In the First Week of War, the brave warriors of ATLAS stood alone against two mighty enemies. Outnumbered, surrounded, and fueled only by caffeine and questionable strategic decisions, they fought day and night. Many pixels were lost. Many repair bills were paid.
Then came the glorious arrival of our allies, BEER.
The people rejoiced.
The enemies trembled.
And ATLAS... became unemployed.
At first, we celebrated. "Finally, reinforcements!" we cried.
But as the days passed, a dark realization dawned upon us.
Every target was already hit by BEER.
Every battle was already won by BEER.
Every plan had already been executed by BEER.

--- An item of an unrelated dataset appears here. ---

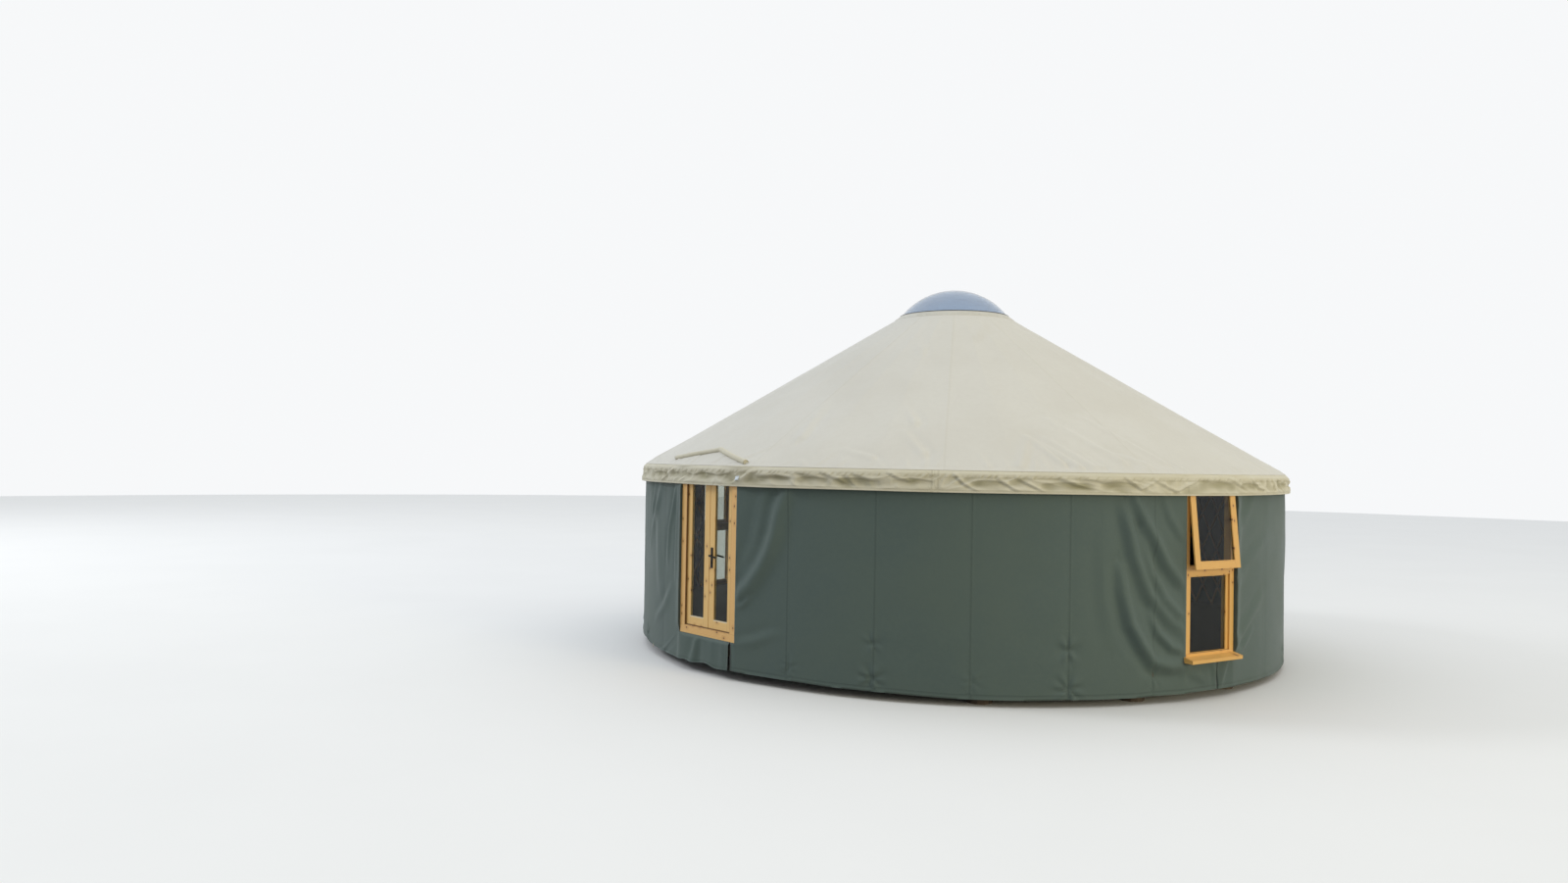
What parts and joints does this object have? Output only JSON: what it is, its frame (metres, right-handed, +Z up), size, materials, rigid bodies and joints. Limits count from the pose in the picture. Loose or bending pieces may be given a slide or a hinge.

ATLAS scouts would return from reconnaissance only to find the enemy already burning.
ATLAS generals would draft complex battle plans only to receive the message:
"Thanks, BEER already did it."
ATLAS soldiers now spend their days wandering the base asking each other:
"Does anyone need anything attacked?"
Some have begun attacking trees just to feel something.
Morale is declining rapidly. Several commanders have forgotten what the "Attack" button looks like. One veteran reportedly stared at the map for three hours before whispering, "I used to be somebody."
Therefore, we humbly request that BEER leave at least a few enemies alive so ATLAS may continue to believe it is participating in this war.
We do not ask for victory.
We do not ask for glory.
We merely ask for targets.
Signed,
The increasingly decorative members of ATLAS.